__Set task__: Could you write out the opening lines of the data, word for word, stopping after the line that contains "return union(tooth, rod(1.4, -11.6, 11.6, PAWL_X, PAWL_Z))"?
*** Recorded information
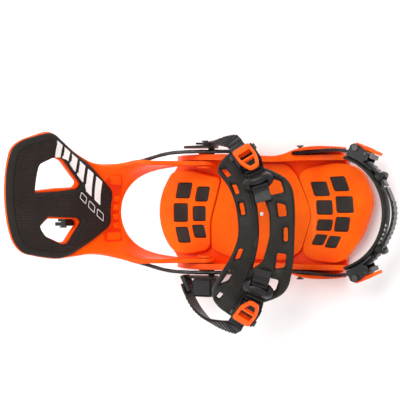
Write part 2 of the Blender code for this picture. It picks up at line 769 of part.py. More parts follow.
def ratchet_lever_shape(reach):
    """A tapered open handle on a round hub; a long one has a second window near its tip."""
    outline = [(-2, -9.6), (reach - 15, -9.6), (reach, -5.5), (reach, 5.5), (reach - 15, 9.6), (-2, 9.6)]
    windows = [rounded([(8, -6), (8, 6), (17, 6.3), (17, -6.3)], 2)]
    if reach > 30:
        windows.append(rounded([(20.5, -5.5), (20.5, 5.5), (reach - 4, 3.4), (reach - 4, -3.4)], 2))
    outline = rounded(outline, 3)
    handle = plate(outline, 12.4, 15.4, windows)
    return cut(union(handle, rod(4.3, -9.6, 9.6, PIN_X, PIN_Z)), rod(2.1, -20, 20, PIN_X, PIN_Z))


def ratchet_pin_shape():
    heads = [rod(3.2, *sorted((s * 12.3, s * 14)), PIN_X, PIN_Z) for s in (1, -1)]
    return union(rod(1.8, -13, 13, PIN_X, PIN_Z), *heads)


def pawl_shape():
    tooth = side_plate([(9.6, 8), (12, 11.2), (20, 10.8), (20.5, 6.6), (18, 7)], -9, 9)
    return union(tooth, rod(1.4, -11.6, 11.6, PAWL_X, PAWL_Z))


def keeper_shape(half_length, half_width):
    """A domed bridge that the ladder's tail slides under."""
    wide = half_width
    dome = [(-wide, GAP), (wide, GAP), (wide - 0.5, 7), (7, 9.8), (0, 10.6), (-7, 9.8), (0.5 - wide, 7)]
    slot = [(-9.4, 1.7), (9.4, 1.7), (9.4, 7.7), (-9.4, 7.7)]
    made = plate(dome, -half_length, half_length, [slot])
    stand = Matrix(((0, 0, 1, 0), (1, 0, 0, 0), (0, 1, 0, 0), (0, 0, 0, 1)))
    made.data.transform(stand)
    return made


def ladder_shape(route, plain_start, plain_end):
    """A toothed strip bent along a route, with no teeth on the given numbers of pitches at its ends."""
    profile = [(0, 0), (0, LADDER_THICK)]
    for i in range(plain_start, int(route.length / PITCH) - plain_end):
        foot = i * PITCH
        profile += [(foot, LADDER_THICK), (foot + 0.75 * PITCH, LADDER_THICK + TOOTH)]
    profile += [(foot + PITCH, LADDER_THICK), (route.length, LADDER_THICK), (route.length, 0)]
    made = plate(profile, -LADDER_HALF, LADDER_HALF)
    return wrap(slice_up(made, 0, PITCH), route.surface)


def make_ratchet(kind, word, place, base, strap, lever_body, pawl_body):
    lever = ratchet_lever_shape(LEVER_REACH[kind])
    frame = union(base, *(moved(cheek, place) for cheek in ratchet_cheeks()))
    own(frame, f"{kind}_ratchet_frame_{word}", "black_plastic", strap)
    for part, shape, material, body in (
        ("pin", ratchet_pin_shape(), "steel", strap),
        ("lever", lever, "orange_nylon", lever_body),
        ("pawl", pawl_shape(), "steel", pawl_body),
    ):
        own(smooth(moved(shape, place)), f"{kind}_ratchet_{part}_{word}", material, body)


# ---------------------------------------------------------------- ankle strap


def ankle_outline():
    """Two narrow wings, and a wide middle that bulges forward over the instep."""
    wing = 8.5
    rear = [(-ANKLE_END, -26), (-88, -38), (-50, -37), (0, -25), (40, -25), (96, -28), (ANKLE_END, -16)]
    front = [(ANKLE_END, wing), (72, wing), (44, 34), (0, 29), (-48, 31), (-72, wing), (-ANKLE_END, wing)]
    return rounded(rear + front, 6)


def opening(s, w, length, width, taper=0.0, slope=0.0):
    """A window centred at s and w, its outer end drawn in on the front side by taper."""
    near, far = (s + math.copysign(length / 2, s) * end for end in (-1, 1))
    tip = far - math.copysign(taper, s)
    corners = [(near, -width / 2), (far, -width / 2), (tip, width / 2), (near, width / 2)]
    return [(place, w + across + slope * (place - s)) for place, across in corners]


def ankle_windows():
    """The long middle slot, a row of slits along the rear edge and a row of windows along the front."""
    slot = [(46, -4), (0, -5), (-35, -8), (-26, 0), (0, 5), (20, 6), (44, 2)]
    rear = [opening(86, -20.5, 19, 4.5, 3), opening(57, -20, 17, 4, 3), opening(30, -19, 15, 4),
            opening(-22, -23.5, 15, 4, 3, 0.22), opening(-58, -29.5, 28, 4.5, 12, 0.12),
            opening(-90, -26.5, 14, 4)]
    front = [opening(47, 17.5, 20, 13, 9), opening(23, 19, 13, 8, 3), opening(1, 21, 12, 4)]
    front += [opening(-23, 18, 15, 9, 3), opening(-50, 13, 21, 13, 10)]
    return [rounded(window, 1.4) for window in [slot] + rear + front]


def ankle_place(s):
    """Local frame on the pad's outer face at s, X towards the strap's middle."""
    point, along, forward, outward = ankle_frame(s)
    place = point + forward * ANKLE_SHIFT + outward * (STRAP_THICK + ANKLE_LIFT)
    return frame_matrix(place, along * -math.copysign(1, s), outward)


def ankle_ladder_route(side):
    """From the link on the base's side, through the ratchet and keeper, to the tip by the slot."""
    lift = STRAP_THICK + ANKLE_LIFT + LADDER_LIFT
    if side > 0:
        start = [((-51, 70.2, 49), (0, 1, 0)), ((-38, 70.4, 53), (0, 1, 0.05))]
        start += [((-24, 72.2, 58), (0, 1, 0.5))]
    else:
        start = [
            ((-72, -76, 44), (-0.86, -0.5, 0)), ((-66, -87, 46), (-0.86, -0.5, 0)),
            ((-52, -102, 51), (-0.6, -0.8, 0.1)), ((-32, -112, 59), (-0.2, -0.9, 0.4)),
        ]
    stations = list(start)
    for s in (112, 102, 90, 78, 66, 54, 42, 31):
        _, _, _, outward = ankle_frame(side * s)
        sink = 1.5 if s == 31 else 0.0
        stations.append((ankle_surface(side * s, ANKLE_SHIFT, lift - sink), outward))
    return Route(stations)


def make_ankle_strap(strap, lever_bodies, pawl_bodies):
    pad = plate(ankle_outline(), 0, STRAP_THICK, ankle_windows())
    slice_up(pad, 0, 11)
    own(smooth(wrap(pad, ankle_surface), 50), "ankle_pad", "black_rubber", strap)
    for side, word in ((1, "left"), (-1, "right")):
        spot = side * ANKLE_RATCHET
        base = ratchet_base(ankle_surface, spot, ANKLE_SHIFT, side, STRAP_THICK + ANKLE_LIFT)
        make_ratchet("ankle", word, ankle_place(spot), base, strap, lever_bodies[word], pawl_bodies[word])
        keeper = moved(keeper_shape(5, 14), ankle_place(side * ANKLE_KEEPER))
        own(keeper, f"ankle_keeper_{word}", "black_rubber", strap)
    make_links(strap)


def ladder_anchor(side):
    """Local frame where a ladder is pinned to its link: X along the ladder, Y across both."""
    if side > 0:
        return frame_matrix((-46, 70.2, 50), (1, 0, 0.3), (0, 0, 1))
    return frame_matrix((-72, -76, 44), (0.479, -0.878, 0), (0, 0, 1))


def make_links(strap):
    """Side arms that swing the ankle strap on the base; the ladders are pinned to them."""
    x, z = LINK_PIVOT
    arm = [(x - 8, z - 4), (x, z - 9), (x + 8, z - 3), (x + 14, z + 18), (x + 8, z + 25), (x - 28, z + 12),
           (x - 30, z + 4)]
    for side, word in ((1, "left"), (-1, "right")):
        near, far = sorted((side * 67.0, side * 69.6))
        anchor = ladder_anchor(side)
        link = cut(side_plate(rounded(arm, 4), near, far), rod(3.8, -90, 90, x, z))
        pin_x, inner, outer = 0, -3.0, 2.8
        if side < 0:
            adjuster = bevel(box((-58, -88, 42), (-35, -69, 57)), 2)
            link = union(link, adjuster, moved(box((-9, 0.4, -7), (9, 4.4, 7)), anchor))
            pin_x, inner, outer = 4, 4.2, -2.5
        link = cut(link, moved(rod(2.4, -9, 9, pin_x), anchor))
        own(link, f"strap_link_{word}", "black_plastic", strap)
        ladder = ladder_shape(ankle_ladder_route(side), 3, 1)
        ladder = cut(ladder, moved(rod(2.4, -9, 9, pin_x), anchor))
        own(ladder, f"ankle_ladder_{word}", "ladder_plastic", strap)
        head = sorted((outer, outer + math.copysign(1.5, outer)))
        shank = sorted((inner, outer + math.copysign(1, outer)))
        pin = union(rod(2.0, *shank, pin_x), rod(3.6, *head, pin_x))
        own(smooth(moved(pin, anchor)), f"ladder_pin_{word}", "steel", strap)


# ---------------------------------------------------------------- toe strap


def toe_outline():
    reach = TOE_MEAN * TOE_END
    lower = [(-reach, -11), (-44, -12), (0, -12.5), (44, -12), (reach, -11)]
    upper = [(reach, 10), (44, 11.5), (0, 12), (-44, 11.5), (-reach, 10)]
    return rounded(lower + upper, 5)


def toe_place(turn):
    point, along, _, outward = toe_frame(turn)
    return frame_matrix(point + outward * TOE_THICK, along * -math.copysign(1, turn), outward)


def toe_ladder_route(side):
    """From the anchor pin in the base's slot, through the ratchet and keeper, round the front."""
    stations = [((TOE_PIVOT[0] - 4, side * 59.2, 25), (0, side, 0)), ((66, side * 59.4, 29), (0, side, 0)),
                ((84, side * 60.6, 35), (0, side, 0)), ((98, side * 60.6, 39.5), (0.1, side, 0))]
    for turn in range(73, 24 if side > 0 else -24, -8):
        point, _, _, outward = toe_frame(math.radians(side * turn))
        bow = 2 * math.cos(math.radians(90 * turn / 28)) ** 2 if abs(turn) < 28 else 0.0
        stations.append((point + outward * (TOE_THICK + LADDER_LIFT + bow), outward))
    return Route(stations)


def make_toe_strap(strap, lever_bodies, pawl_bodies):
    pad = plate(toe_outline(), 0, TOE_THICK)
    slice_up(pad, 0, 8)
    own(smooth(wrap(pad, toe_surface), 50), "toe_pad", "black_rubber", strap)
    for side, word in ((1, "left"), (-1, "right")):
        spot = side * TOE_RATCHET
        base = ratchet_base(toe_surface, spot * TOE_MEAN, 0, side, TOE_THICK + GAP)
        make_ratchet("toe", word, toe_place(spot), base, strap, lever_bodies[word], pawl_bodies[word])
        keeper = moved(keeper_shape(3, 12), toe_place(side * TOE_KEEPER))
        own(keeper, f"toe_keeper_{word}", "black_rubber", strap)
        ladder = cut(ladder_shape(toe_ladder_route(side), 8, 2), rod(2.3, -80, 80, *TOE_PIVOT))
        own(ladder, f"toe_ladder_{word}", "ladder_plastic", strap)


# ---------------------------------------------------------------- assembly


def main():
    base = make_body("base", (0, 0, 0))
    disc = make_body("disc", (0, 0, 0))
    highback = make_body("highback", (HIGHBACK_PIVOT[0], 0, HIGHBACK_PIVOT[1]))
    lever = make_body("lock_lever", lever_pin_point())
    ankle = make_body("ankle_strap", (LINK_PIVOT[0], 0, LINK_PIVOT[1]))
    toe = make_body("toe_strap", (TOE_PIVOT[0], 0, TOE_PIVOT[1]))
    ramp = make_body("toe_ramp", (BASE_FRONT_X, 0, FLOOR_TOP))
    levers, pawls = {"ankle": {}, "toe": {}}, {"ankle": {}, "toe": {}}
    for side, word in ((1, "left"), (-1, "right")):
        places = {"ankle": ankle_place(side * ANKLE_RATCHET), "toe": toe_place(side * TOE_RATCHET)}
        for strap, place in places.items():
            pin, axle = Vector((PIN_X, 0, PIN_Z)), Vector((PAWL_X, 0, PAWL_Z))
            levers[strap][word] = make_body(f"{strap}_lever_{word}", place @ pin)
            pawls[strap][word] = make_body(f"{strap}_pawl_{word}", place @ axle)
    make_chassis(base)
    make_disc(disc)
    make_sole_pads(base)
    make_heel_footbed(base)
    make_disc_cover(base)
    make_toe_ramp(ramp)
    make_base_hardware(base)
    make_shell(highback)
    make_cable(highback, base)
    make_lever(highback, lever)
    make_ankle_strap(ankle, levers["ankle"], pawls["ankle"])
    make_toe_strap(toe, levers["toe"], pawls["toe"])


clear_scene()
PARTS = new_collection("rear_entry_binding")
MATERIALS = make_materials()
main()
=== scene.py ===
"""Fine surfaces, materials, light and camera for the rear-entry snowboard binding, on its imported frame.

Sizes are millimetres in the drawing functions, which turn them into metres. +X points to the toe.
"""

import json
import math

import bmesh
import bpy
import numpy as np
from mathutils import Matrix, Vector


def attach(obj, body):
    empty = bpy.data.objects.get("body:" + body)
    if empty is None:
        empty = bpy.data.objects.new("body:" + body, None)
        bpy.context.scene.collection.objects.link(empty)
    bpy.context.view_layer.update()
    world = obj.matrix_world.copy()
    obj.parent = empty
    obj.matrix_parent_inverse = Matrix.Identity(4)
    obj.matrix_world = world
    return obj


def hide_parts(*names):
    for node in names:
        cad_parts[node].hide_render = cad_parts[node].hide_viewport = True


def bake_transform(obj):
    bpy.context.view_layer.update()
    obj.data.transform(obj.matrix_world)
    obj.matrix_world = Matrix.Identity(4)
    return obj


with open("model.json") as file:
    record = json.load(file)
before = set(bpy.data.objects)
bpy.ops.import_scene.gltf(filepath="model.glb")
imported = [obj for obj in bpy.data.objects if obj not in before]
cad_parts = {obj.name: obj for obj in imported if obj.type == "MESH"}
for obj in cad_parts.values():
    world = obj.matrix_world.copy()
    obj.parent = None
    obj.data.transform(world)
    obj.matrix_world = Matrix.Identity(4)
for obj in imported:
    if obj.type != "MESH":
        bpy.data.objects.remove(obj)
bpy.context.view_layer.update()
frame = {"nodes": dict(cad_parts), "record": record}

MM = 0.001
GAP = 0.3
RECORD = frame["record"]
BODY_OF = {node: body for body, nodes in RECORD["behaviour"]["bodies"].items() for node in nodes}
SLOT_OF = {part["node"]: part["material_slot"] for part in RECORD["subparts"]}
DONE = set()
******
__Solved exercise__:
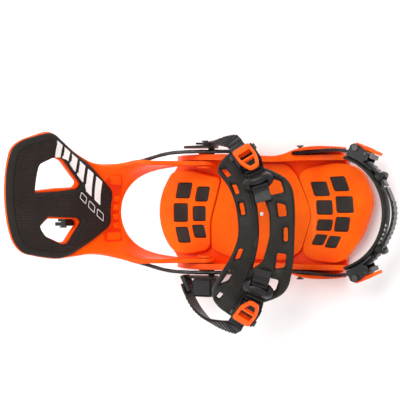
Write part 2 of the Blender code for this picture. It picks up at line 769 of part.py. More parts follow.
def ratchet_lever_shape(reach):
    """A tapered open handle on a round hub; a long one has a second window near its tip."""
    outline = [(-2, -9.6), (reach - 15, -9.6), (reach, -5.5), (reach, 5.5), (reach - 15, 9.6), (-2, 9.6)]
    windows = [rounded([(8, -6), (8, 6), (17, 6.3), (17, -6.3)], 2)]
    if reach > 30:
        windows.append(rounded([(20.5, -5.5), (20.5, 5.5), (reach - 4, 3.4), (reach - 4, -3.4)], 2))
    outline = rounded(outline, 3)
    handle = plate(outline, 12.4, 15.4, windows)
    return cut(union(handle, rod(4.3, -9.6, 9.6, PIN_X, PIN_Z)), rod(2.1, -20, 20, PIN_X, PIN_Z))


def ratchet_pin_shape():
    heads = [rod(3.2, *sorted((s * 12.3, s * 14)), PIN_X, PIN_Z) for s in (1, -1)]
    return union(rod(1.8, -13, 13, PIN_X, PIN_Z), *heads)


def pawl_shape():
    tooth = side_plate([(9.6, 8), (12, 11.2), (20, 10.8), (20.5, 6.6), (18, 7)], -9, 9)
    return union(tooth, rod(1.4, -11.6, 11.6, PAWL_X, PAWL_Z))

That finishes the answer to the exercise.